ANALYSIS/OPINION:
There’s something about Helsinki, dark and cold in winter but bright and sunny in summer, that lends itself to meetings of global importance. The usually sleepy Finnish capital hard by the Russian border made its debut on the world stage in 1975, when it was host to a 35-nation meeting that changed the course of relations between the Soviet Union and the West, and produced the Helsinki Accords. Later this month, President Trump and the Russian President Vladimir Putin, will finally meet face-to-face at their first summit.
They will meet July 16 to “discuss relations between the United States and Russia and a range of national security issues,” as the White House describes them, after Mr. Trump attends a summit of the nations of the North Atlantic Treaty Organization (NATO) in Brussels on July 11 and 12.
The meeting has been a long time coming. In 2015, Candidate Trump mused that he would “get along very well with Vladimir Putin.” That’s a theory that has been barely tested; they have only chatted on the sidelines of other international gatherings. This will be the first one-on-one summit between them.
Mr. Putin is nobody’s idea of an ideal small-d democrat, but the deep freeze in U.S.-Russian relations is a bit odd. The business of leadership requires talking to many heads of state, some decent and congenial and some not, men like Kim Jong-un of North Korea, Xi Jinping of China, Recep Tayyip Erdogan of Turkey and Mohammad bin Salman Al Saud, as well as more friendly leaders of Britain, France and Japan. Business requires dealing with everyone, regardless.
The lack of U.S-Russian co-operation has been particularly strange and unproductive, given that Russia and the United States have several common areas of interest. Both are engaged in the struggle against militant Islam and ISIS. Both have a crucial and abiding interest in diffusing the nuclear threat to the world posed by North Korea and Iran.
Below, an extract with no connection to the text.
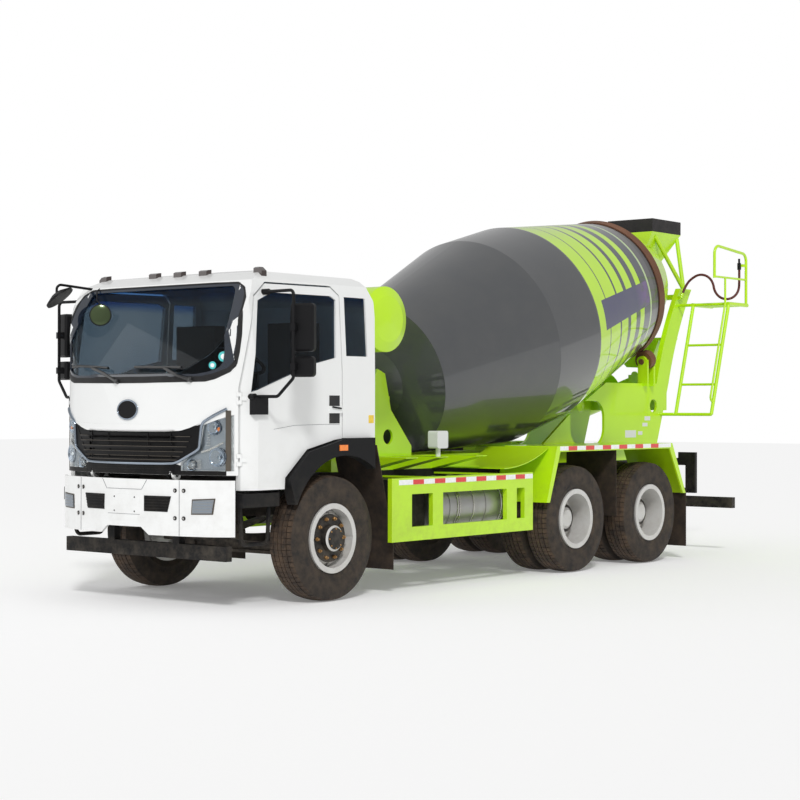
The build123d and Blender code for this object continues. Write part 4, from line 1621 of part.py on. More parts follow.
def ladder():
    """The leaning ladder, its platform of round bars, the guard hoop and the hose's clip."""
    frame = None
    for y in (LADDER_INNER_Y, LADDER_OUTER_Y):
        rail = rod((LADDER_FOOT_X, y, LADDER_FOOT_Z), (LADDER_TOP_X, y, PLATFORM_Z), LADDER_TUBE_R)
        side = rod((LADDER_TOP_X + PLATFORM_TUBE_R, y, PLATFORM_Z), (PLATFORM_REAR_X - PLATFORM_TUBE_R, y, PLATFORM_Z),
                   PLATFORM_TUBE_R)
        frame = rail + side if frame is None else frame + rail + side
    for z in RUNG_Z:
        frame = frame + rod_y(ladder_x(z), z, RUNG_R, LADDER_INNER_Y, LADDER_OUTER_Y)
    frame = frame + rod_y(LADDER_FOOT_X, LADDER_FOOT_Z, CROSS_TUBE_R, PLATE_Y, LADDER_OUTER_Y)
    frame = frame + rod_y(LADDER_TOP_X, PLATFORM_Z, CROSS_TUBE_R, PLATE_Y, LADDER_OUTER_Y)
    pitch = (LADDER_TOP_X - PLATFORM_REAR_X) / (TREAD_BARS + 1)
    for n in range(TREAD_BARS + 1):
        x = LADDER_TOP_X - pitch * (n + 1)
        frame = frame + rod_y(x, PLATFORM_Z, RUNG_R, LADDER_INNER_Y, LADDER_OUTER_Y)
    y = LADDER_OUTER_Y
    hoop = pipe(((HOOP_FRONT_X, y, HOOP_MID_Z - HOOP_TUBE_R), (HOOP_FRONT_X, y, HOOP_TOP_FRONT_Z),
                 (PLATFORM_REAR_X, y, HOOP_TOP_REAR_Z), (PLATFORM_REAR_X, y, PLATFORM_Z)), HOOP_BEND_R, HOOP_TUBE_R)
    mid = rod((HOOP_FRONT_X, y, HOOP_MID_Z), (PLATFORM_REAR_X, y, HOOP_MID_Z), HANDRAIL_R)
    foot_x = ladder_x(HANDRAIL_FOOT_Z)
    rail = pipe(((foot_x, y, HANDRAIL_FOOT_Z), (foot_x + HANDRAIL_OUTSET, y, HANDRAIL_FOOT_Z),
                 (ladder_x(PLATFORM_Z) + HANDRAIL_OUTSET, y, PLATFORM_Z),
                 (ladder_x(PLATFORM_Z) + HANDRAIL_OUTSET, y, HOOP_MID_Z)), HOOP_BEND_R / 2, HANDRAIL_R)
    start = Vector(*HOSE_POINTS[-1])
    clip_z = start.Z + NOZZLE_LENGTH / 4
    clip = box(PLATFORM_REAR_X, start.X, start.Y, y, clip_z, clip_z + CLIP_WIDTH)
    clip = clip - rod(start, start + nozzle_axis() * NOZZLE_LENGTH, NOZZLE_R)
    return frame + hoop + mid + rail + clip


def water_tank():
    half = WATER_TANK_HALF
    dish = WATER_TANK_DISH
    points = [(-half - dish, 0), (-half - dish * 0.6, WATER_TANK_R * 0.7), (-half, WATER_TANK_R), (half, WATER_TANK_R),
              (half + dish * 0.6, WATER_TANK_R * 0.7), (half + dish, 0)]
    tank = turned_profile(points, 0, WATER_TANK_X, WATER_TANK_Z)
    base = FRAME_TOP_Z + SUB_HEIGHT
    for side in (1, -1):
        y = side * WATER_STRAP_Y
        band = rod_y(WATER_TANK_X, WATER_TANK_Z, WATER_TANK_R + STRAP_THICKNESS, y - WATER_STRAP_WIDTH / 2,
                     y + WATER_STRAP_WIDTH / 2)
        leg_y = side * WATER_LEG_Y
        leg = box(WATER_TANK_X - WATER_LEG_WIDTH / 2, WATER_TANK_X + WATER_LEG_WIDTH / 2, leg_y - WATER_LEG_WIDTH / 2,
                  leg_y + WATER_LEG_WIDTH / 2, base, WATER_TANK_Z - WATER_TANK_R + OVERRUN)
        saddle = box(WATER_TANK_X - WATER_SADDLE_HALF, WATER_TANK_X + WATER_SADDLE_HALF, leg_y - WATER_LEG_WIDTH / 2,
                     leg_y + WATER_LEG_WIDTH / 2, WATER_TANK_Z - WATER_TANK_R - WATER_LEG_WIDTH, WATER_TANK_Z - WATER_TANK_R + OVERRUN)
        tank = tank + band + leg + saddle
    return tank


def hose_radii():
    """An arc at every bend, as large as its two runs allow."""
    radii = []
    for before, at, after in zip(HOSE_POINTS, HOSE_POINTS[1:], HOSE_POINTS[2:]):
        run_in = Vector(*at) - Vector(*before)
        run_out = Vector(*after) - Vector(*at)
        half_turn = math.radians(run_in.get_angle(run_out)) / 2
        radii.append(BEND_SHARE * min(run_in.length, run_out.length) / math.tan(half_turn))
    return radii


def wash_hose():
    radii = hose_radii()
    print("hose bend radii", [round(r) for r in radii])
    return pipe(HOSE_POINTS, radii, HOSE_R)


def hose_union():
    """The elbow on the left column that the hose leaves."""
    start = Vector(*HOSE_POINTS[0])
    along = (Vector(*HOSE_POINTS[1]) - start).normalized()
    tube = rod(start - along * UNION_LENGTH, start, UNION_R)
    low = start - along * UNION_LENGTH
    foot = box(low.X - UNION_R, low.X + UNION_R, PLATE_Y, low.Y, low.Z - UNION_R, low.Z + UNION_R)
    return foot + tube


def nozzle_axis():
    return (Vector(*HOSE_POINTS[-1]) - Vector(*HOSE_POINTS[-2])).normalized()


def hose_nozzle():
    start = Vector(*HOSE_POINTS[-1])
    along = nozzle_axis()
    shoulder = start + along * (NOZZLE_LENGTH * NOZZLE_BODY_SHARE)
    body = rod(start, shoulder, NOZZLE_R)
    tip = rod(shoulder, start + along * NOZZLE_LENGTH, NOZZLE_TIP_R)
    return body + tip


def control_box():
    y0 = CONTROL_Y - CONTROL_DEPTH / 2
    case = box(CONTROL_X - CONTROL_SIZE / 2, CONTROL_X + CONTROL_SIZE / 2, y0, y0 + CONTROL_DEPTH,
               CONTROL_Z - CONTROL_SIZE / 2, CONTROL_Z + CONTROL_SIZE / 2)
    case = fillet(case.edges().filter_by(Axis.Y), CONTROL_STALK_R)
    stalk = rod((CONTROL_X, CONTROL_Y, FRAME_TOP_Z + SUB_HEIGHT), (CONTROL_X, CONTROL_Y, CONTROL_Z), CONTROL_STALK_R)
    return case + stalk


def export(name, solids):
    """Writes one sub-part, given as a solid or a list of solids, in the vehicle's own axes."""
    shift = Pos(FRONT_AXLE_FROM_MIDDLE, 0, 0)
    if isinstance(solids, list):
        moved = Compound([shift * solid for solid in solids])
    else:
        moved = shift * solids
    export_step(moved, os.path.join("parts", name + ".step"))


def left_and_right(parts, name, solids):
    """Adds a left-hand sub-part and its mirror image."""
    if not isinstance(solids, list):
        solids = [solids]
    parts[name + "_left"] = solids
    parts[name + "_right"] = [mirrored(solid) for solid in solids]


def main():
    os.makedirs("parts", exist_ok=True)
    outer = cab_block(0)
    inner = cab_block(SKIN)
    parts = {
        "chassis_frame": chassis_frame(),
        "mixer_subframe": mixer_subframe(),
        "engine_block": engine_block(),
        "front_axle": front_axle(),
        "drive_axles": drive_axles(),
        "front_bumper": front_bumper(),
        "underrun_bars": underrun_bars(),
        "cab_steps": cab_steps(),
        "side_guards": side_guards(),
        "fuel_tank": fuel_tank(),
        "chassis_boxes": chassis_boxes(),
        "rear_mudguards": rear_mudguards(),
        "mud_flaps": mud_flaps(),
        "tail_lamps": tail_lamps(),
        "front_pedestal": front_pedestal(),
        "drum_gearbox": drum_gearbox(),
        "rear_pedestal": rear_pedestal(),
        "hopper": hopper(),
        "hopper_skirt": hopper_skirt(),
        "collector": collector(),
        "ladder": ladder(),
        "water_tank": water_tank(),
        "control_box": control_box(),
        "wash_hose": wash_hose(),
        "hose_nozzle": hose_nozzle(),
        "cab_body": cab_body(outer, inner),
        "cab_glass": cab_glass(),
        "grille": grille(),
        "headlamps": both_sides(headlamp()),
        "cab_interior": cab_interior(),
        "cab_trim": cab_trim(),
        "kerb_mirror": kerb_mirror(),
        "wheel_arches": wheel_arches(),
        "drum_body": drum_body(),
        "drum_ring": drum_ring(),
        "chute_yoke": chute_yoke(),
        "main_chute": main_chute(),
        "chute_extension": chute_extension(),
    }
    left_and_right(parts, "door", door_left(outer, inner))
    left_and_right(parts, "door_glass", door_glass_left())
    left_and_right(parts, "mirror", mirror_left())
    left_and_right(parts, "knuckle", knuckle_left())
    left_and_right(parts, "roller", roller_left())
    left_and_right(parts, "tyre_front", tyre(0, FRONT_WHEEL_Y))
    left_and_right(parts, "rim_front", front_rim())
    for place, x in (("mid", -WHEELBASE), ("rear", REAR_AXLE_X)):
        left_and_right(parts, "tyres_" + place, [tyre(x, TWIN_OUTER_Y), tyre(x, TWIN_INNER_Y)])
        left_and_right(parts, "rims_" + place, twin_rim(x))
    for name, solids in parts.items():
        export(name, solids)


main()
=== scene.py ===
# %% [markdown]
# # A concrete mixer truck, dressed in Blender
# The truck's solid parts arrive as a fixed frame: one mesh for each part, already in its place.
# This script adds what a photograph shows on top of them: paint, rubber, glass, tread, bolts,
# lamps, wipers and tape. One unit is a metre, +X points forwards, +Y to the truck's left, +Z up.

# %% Load the frame
import math
import bpy
import bmesh
from mathutils import Matrix, Vector
from mathutils.bvhtree import BVHTree


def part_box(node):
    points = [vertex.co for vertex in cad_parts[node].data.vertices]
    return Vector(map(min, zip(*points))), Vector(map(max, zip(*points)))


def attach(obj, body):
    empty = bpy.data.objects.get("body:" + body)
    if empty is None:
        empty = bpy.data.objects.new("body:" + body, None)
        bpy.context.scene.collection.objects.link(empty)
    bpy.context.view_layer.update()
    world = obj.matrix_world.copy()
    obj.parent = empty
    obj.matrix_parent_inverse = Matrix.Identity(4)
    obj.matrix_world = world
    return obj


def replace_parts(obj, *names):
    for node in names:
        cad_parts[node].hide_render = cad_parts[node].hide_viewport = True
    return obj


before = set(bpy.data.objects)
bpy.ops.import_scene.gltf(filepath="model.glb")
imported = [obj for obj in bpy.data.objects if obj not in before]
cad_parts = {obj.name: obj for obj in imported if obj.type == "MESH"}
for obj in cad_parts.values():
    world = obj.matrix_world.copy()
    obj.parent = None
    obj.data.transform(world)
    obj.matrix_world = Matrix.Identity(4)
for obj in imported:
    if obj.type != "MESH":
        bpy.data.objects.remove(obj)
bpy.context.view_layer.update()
print("solid parts:", len(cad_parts))

# %% [markdown]
# Every place in the source of the solids is measured in millimetres from the front axle. `at` turns
# such a measure into the frame's metres, so that a number here can be compared with the drawing of
# the truck. Left and right pieces are made in one loop over `SIDES`.

# %% Measures
AXLE_TO_MIDDLE = 2925.0
DRUM_TILT = math.radians(15)
DRUM_CENTRE = (-3500.0, 2282.0)
SIDES = (("left", 1), ("right", -1))
WAYS = (1, -1)
WHITE = (1, 1, 1, 1)


def at(x, y, z):
    """Millimetres from the front axle to metres in the frame."""
    return Vector(((x + AXLE_TO_MIDDLE) / 1000, y / 1000, z / 1000))


print("front axle at", tuple(at(0, 0, 526)))

# %% [markdown]
# The world, the materials and the repeat rules are all node trees. `add_node` makes one node and
# fills its inputs, each with a link or with a plain value, so that a tree reads as a short list.

# %% One node at a time
def add_node(tree, kind, inputs=(), **settings):
    node = tree.nodes.new(kind)
    for title, value in settings.items():
        setattr(node, title, value)
    for title, value in dict(inputs).items():
        if isinstance(value, bpy.types.NodeSocket):
            tree.links.new(value, node.inputs[title])
        else:
            node.inputs[title].default_value = value
    return node


def empty_tree(owner):
    owner.use_nodes = True
    owner.node_tree.nodes.clear()
    return owner.node_tree


print("node maker ready")

# %% [markdown]
# The camera stands where the photographer stood, about fifteen metres off the left front corner
# at head height, with a long lens. A long lens keeps the far wheels nearly as large as the near
# ones, which is why the truck looks calm and solid in the picture.

# %% Camera
CAMERA_PLACE = (14.2576, 10.9322, 1.6214)
CAMERA_YAW = math.radians(-141.2016)
CAMERA_PITCH = math.radians(0.2272)
CAMERA_ROLL = math.radians(0.0806)
LENS_MM = 80.83

camera_data = bpy.data.cameras.new("camera")
camera = bpy.data.objects.new("camera", camera_data)
bpy.context.scene.collection.objects.link(camera)
camera_data.lens = LENS_MM
camera_data.sensor_width = 36.0
camera_data.clip_end = 200.0
look = Vector((math.cos(CAMERA_YAW) * math.cos(CAMERA_PITCH), math.sin(CAMERA_YAW) * math.cos(CAMERA_PITCH),
               math.sin(CAMERA_PITCH)))
turn = look.to_track_quat("-Z", "Y").to_matrix().to_4x4() @ Matrix.Rotation(CAMERA_ROLL, 4, "Z")
camera.matrix_world = Matrix.Translation(CAMERA_PLACE) @ turn
bpy.context.scene.camera = camera
print("camera lens", camera_data.lens, "mm")

# %% [markdown]
# A white studio: a very wide pale floor, a soft white world, one broad sun from the camera's
# right and high up, and a weaker fill. The world's strength is kept low enough that a colour
# renders about as it is written, and rays that come straight from the camera, or that are
# mirrored in paint and glass, see plain white instead.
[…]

One reason why Mr. Trump has not yet met Mr. Putin is clear enough. The Democrats, and some establishment Republicans, can’t get their minds around the fact that times have changed. They have seized on a questionable narrative of Putin–Trump “collusion” to explain how Hillary Clinton could lose the 2016 election. A conspiracy theory, promoted by the likes of CNN News and embittered Democratic politicians, has it that Messrs. Trump and Putin were in cahoots to subvert democracy and commission a new cast of political characters on the world stage.
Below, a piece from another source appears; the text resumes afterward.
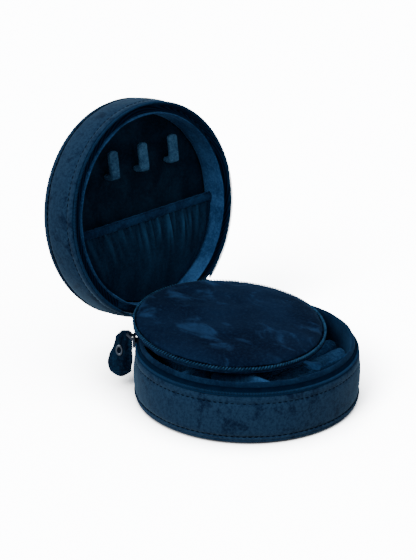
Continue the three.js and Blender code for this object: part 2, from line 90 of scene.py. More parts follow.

The case for the conspiracy has always been a fanciful one, and is beginning to look ever more so as Robert Mueller, the special counsel commissioned to find the proof of collusion, has yet to produce even a mouse. Armed by government millions and vast investigative powers, he has so far indicted only bit players in a drama without dramatics. Mr. Trump, meanwhile, has been remarkably tough on Russia. He has imposed strong sanctions on Russia and expelled scores of Russian diplomats. As evidence of collusion, that’s pretty thin soup.
Against this political climate created by the Democrats, the mainstream media, and the Mueller investigation, a Trump–Putin summit would seem unlikely. Perhaps emboldened by the successful Trump-Kim summit — the Donald and Rocket Man not only didn’t come to blows but left Singapore with a budding bromance — the president feels confident enough to move forward with meeting Mr. Putin. That looks like it might be a good thing.
The president, given to enthusiasms, must not go easy on Mr. Putin. The United States and Russia have common areas of interest, but it’s beyond dispute that the Kremlin has been a bad actor in Ukraine, and has meddled in elections in the West through the bold use of misleading Facebook ads and an army of bots. The Russians attempted to murder a former spy and his daughter in a public park in Britain, reprising evil from the darkest days of the Cold War. Mr. Trump should raise questions about this, too.
The president should obviously look for opportunities to improve relations between Washington and Moscow, which are at a low ebb. Coordinated campaigns against ISIS and upgrading economic relations could be on the agenda. The two may not produce a new Helsinki Accords, but they could come away with something useful. Even Chuck Schumer and Nancy Pelosi should applaud that.